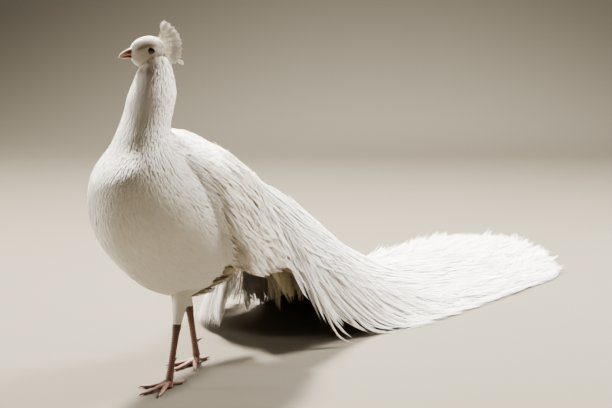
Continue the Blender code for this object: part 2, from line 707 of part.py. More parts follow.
def middles(count, reach):
    """Places across for the middles of feathers that fill the sheet out to a reach."""
    return reach * ((2 * np.arange(count) + 1) / count - 1)


def train_roots(material):
    """The space that the roots of the train fill."""
    low, high = TRAIN_NODES["tail"][2][0], TRAIN_NODES["train_short"][2][1]
    lines, cells = (0.0, 3.0), TRAIN_NODES["train_middle"][1]
    across = (-cells * PAD_CELL, cells * PAD_CELL)
    return slab("roots", sheet_from_train(), lines, across, (low, low), (high, high), material, 2 * cells)


def make_train(plumage):
    """The tail and the three lengths of train over it, each in a left and a right half."""
    sheet = sheet_from_train()
    chance = np.random.default_rng(11)
    for name, (lines, cells, heights, tiers) in TRAIN_NODES.items():
        for side, half_name in ((1, "left"), (-1, "right")):
            across = (side * MIDDLE_GAP, side * cells * PAD_CELL)
            low, high = heights
            pad = slab(f"{name}_{half_name}", sheet, lines, across, (low, low), (high, high), plumage, cells)
            combs = []
            for height, count, length, spread in tiers:
                half = spread / count / 2
                places = half * (2 * np.arange(count) + 1)
                grown = length * (1 - SIDE_SHORTER * places**2) * chance.uniform(0.95, 1.03, count)
                feathers = [(side * t, side * half * VANE_FILL, run) for t, run in zip(places, grown)]
                root, opening = lines[1] - ROOT_SUNK, lines[1] + ROOT_OUT
                combs.append(comb(sheet, root, opening, feathers, height, plumage))
            fuse(pad, combs, "MANIFOLD")
            cut(pad, torso_cutter(plumage), solver="MANIFOLD")


def main():
    for old in list(bpy.data.objects):
        bpy.data.objects.remove(old)
    plumage = finish_of("plumage", (0.87, 0.85, 0.80), 0.75)
    scale = finish_of("scaled_skin", (0.46, 0.34, 0.30), 0.6)
    horn = finish_of("horn", (0.62, 0.50, 0.42), 0.45)
    eye_finish = finish_of("eye", (0.05, 0.03, 0.025), 0.08)
    make_head(plumage, horn, eye_finish)
    make_neck_and_torso(plumage)
    make_leg("left", LEFT_SOLE, LEFT_HOCK, LEFT_THIGH, 1, plumage, scale, horn)
    make_leg("right", RIGHT_SOLE, RIGHT_HOCK, RIGHT_THIGH, -1, plumage, scale, horn)
    torso, roots = torso_cutter(plumage), train_roots(plumage)
    make_wings(plumage, sheet_from_wing(torso, roots))
    bpy.data.objects.remove(torso)
    bpy.data.objects.remove(roots)
    make_train(plumage)


main()
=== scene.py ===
# %% [markdown]
# # A white peafowl in feather mesh
# This lesson dresses a life-size model of a white peafowl cock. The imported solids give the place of
# every part. Over them go one smooth skin, then coats of thin feathers, all worked out with numpy.

# %% Load the fixed model
import json
import bpy
import numpy as np
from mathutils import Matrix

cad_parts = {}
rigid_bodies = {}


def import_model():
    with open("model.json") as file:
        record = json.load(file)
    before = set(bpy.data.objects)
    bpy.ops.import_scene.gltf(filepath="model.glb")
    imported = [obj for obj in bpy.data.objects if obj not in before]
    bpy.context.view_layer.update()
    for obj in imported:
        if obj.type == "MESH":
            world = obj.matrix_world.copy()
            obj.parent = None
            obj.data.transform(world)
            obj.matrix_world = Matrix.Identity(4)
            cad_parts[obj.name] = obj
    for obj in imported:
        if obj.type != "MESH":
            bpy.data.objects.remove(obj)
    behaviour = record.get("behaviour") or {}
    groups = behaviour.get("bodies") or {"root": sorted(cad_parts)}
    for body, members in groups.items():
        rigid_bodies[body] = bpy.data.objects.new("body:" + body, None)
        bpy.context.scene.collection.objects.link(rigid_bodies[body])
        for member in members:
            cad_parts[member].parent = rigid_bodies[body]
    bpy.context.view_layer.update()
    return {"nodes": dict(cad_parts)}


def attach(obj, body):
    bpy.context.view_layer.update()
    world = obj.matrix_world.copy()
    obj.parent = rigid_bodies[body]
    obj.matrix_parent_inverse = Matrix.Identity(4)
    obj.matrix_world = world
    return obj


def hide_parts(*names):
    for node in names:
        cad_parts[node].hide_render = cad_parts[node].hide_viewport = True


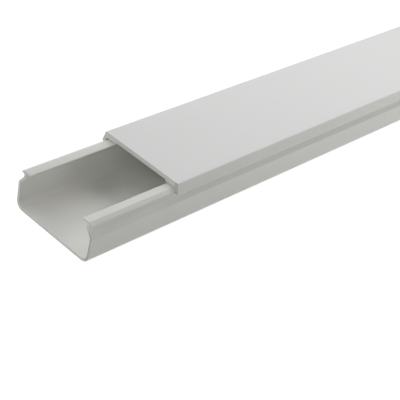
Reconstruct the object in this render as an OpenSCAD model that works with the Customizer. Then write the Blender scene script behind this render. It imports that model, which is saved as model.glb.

---------------

Set problem —
From the line containing "cad_parts[member].parent = rigid_bodies[body]" down to the final line of the data, write out every line exactly; both the first and last of these belong in your answer, and nothing else does.

Written solution —
            cad_parts[member].parent = rigid_bodies[body]
    bpy.context.view_layer.update()
    return {"nodes": dict(cad_parts)}


def attach(obj, body):
    bpy.context.view_layer.update()
    world = obj.matrix_world.copy()
    obj.parent = rigid_bodies[body]
    obj.matrix_parent_inverse = Matrix.Identity(4)
    obj.matrix_world = world
    return obj


def hide_parts(*names):
    for node in names:
        cad_parts[node].hide_render = cad_parts[node].hide_viewport = True


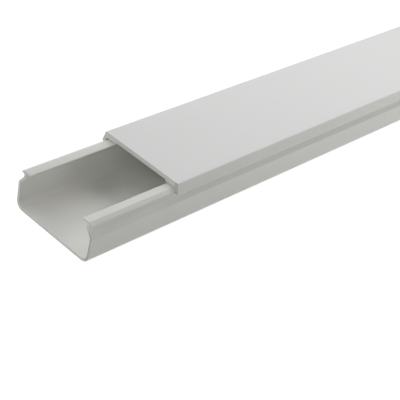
Reconstruct the object in this render as an OpenSCAD model that works with the Customizer. Then write the Blender scene script behind this render. It imports that model, which is saved as model.glb.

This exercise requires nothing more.